In 2012, a group of Immigration and Customs Enforcement agents sued then-U.S. Department of Homeland Security Secretary Janet Napolitano over Obama's executive order that ended the practice of deporting young people whose parents brought them to the U.S. illegally as children. The agents, who were represented by Kris Kobach, Kansas' controversial secretary of state who is credited with helping develop anti-immigrant legislation in several states, claimed that the new policy prevented them from fulfilling their sworn duty.

In October of that year, Bryant joined the lawsuit on the state's behalf, making Mississippi the only state to be a plaintiff in the federal suit, filed in Texas.
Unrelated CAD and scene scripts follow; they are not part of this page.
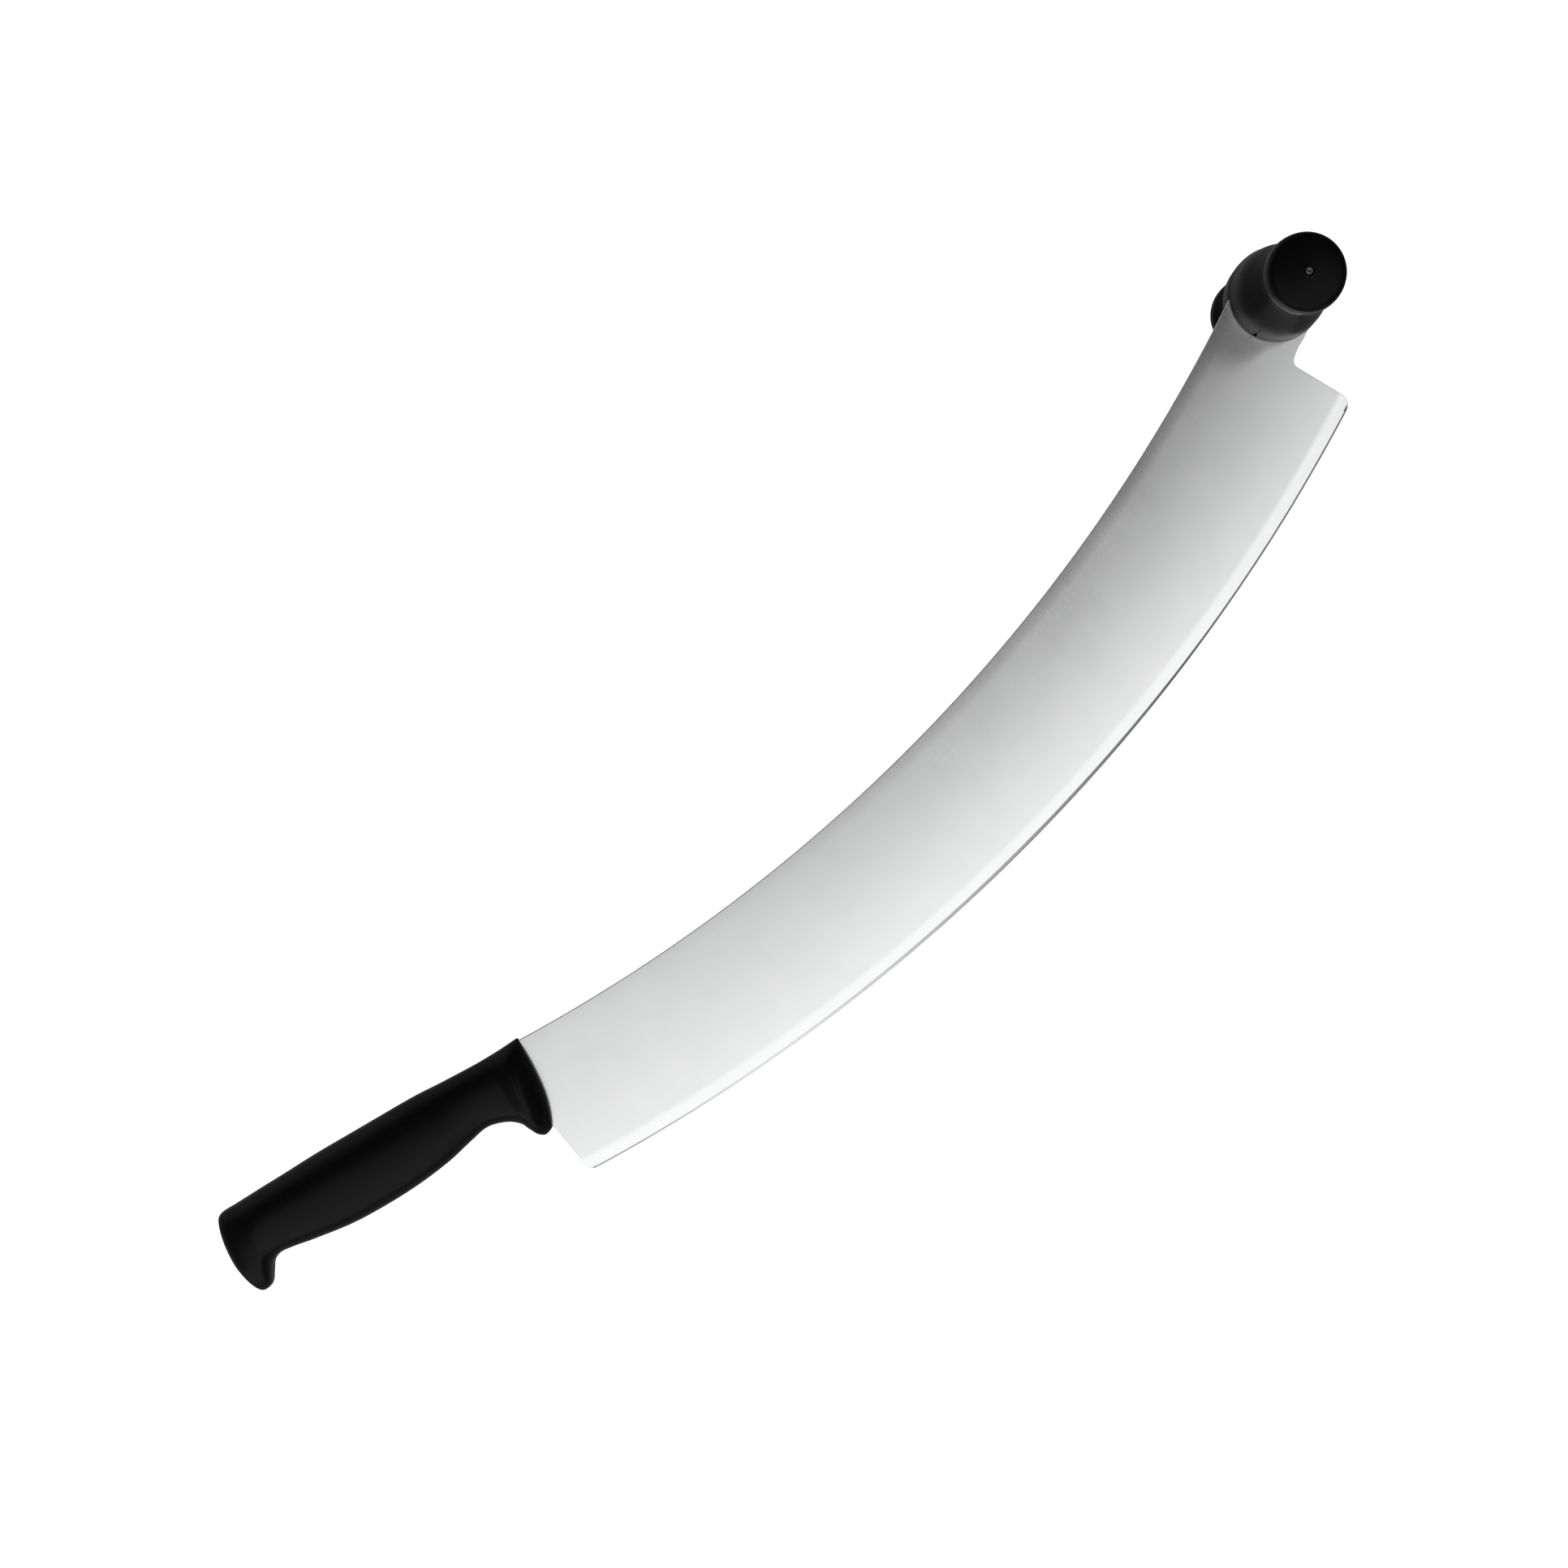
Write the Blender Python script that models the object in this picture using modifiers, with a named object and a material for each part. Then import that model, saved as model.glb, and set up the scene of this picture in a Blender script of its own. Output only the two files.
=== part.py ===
# Curved two-handled cheese knife.
#
# A long steel blade, curved in its own plane, with a straight handle moulded
# over its tang at one end and a cross-grip clamped across its tip end.  Both
# hands press down: one on the handle, one on the cross-grip.
#
# Blade frame, in which every piece is drawn:
#   X  along the blade, from the handle to the cross-grip
#   Y  in the blade's plane, from the cutting edge (convex) to the spine (concave)
#   Z  square to the blade, Z = 0 in the middle of its thickness
# The empty "knife" then lays the whole knife on a table (world Z = 0), where it
# rests on the far knob and on the heel end of the cutting edge.

import math

import bmesh
import bpy
from mathutils import Vector

for old in list(bpy.data.objects):
    bpy.data.objects.remove(old, do_unlink=True)

MM = 0.001
GAP = 0.3                      # air between neighbouring pieces

# ---------------------------------------------------------------- blade (mm)
BLADE_T = 2.4                  # sheet thickness
SPINE_C, SPINE_R = (44.9, 657.0), 682.7
EDGE_C, EDGE_R = (49.7, 650.7), 738.9
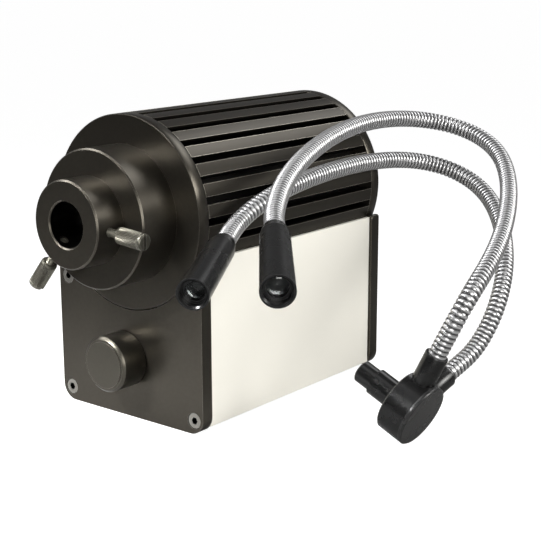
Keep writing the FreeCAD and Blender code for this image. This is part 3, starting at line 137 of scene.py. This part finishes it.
class Surface:
    """A material's node tree, with short calls for its textures."""

    def __init__(self, name, colour, metallic, roughness):
        self.material = bpy.data.materials.new(name)
        self.material.use_nodes = True
        self.tree = self.material.node_tree
        self.shader = self.tree.nodes["Principled BSDF"]
        self.shader.inputs["Base Color"].default_value = (*colour, 1)
        self.shader.inputs["Metallic"].default_value = metallic
        self.shader.inputs["Roughness"].default_value = roughness
        self.colour = None
        self.height = None
        self.place = self.node("ShaderNodeTexCoord").outputs["Object"]

    def node(self, kind, **values):
        made = self.tree.nodes.new(kind)
        for key, value in values.items():
            setattr(made, key, value)
        return made

    def link(self, source, target):
        self.tree.links.new(source, target)

    def noise(self, scale, stretch=(1, 1, 1), detail=4):
        """Noise over the object's own coordinates."""
        mapping = self.node("ShaderNodeMapping")
        mapping.inputs["Scale"].default_value = stretch
        self.link(self.place, mapping.inputs["Vector"])
        noise = self.node("ShaderNodeTexNoise")
        noise.inputs["Scale"].default_value = scale
        noise.inputs["Detail"].default_value = detail
        self.link(mapping.outputs["Vector"], noise.inputs["Vector"])
        return noise.outputs["Fac"]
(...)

In July 2013, U.S. District Judge Reed O'Connor dismissed the suit because the district court lacked jurisdiction.

Bill Chandler, executive director of the Mississippi Immigrant Rights Alliance, which is providing legal services pro bono to some of the children in the program, said Bryant's latest move is part of Bryant's long history of using immigrants as a punching bag to score points with his conservative political base.

In 2006, then-state Auditor Bryant commissioned a report that concluded undocumented immigrants cost state taxpayers millions of dollars based on "significant education, law enforcement and health care costs, as well as substantial lost tax revenues and other economic losses."

At the time, Bryant estimated that 49,000 "illegal aliens" resided in the state.

The Pew Hispanic Center placed the number of undocumented immigrants at 45,000 in 2010. Contrary to Bryant's assertion, however, unauthorized residents are not eligible to access such government benefits as Temporary Assistance for Needy Families (TANF), Medicaid or the State Children's Health Insurance Program (SCHIP).

Chandler characterizes Bryant's report and previous public stances on immigration issues as "full of misinformation."

"Phil Bryant will do things and say things without thinking—and that's being kind," Chandler said.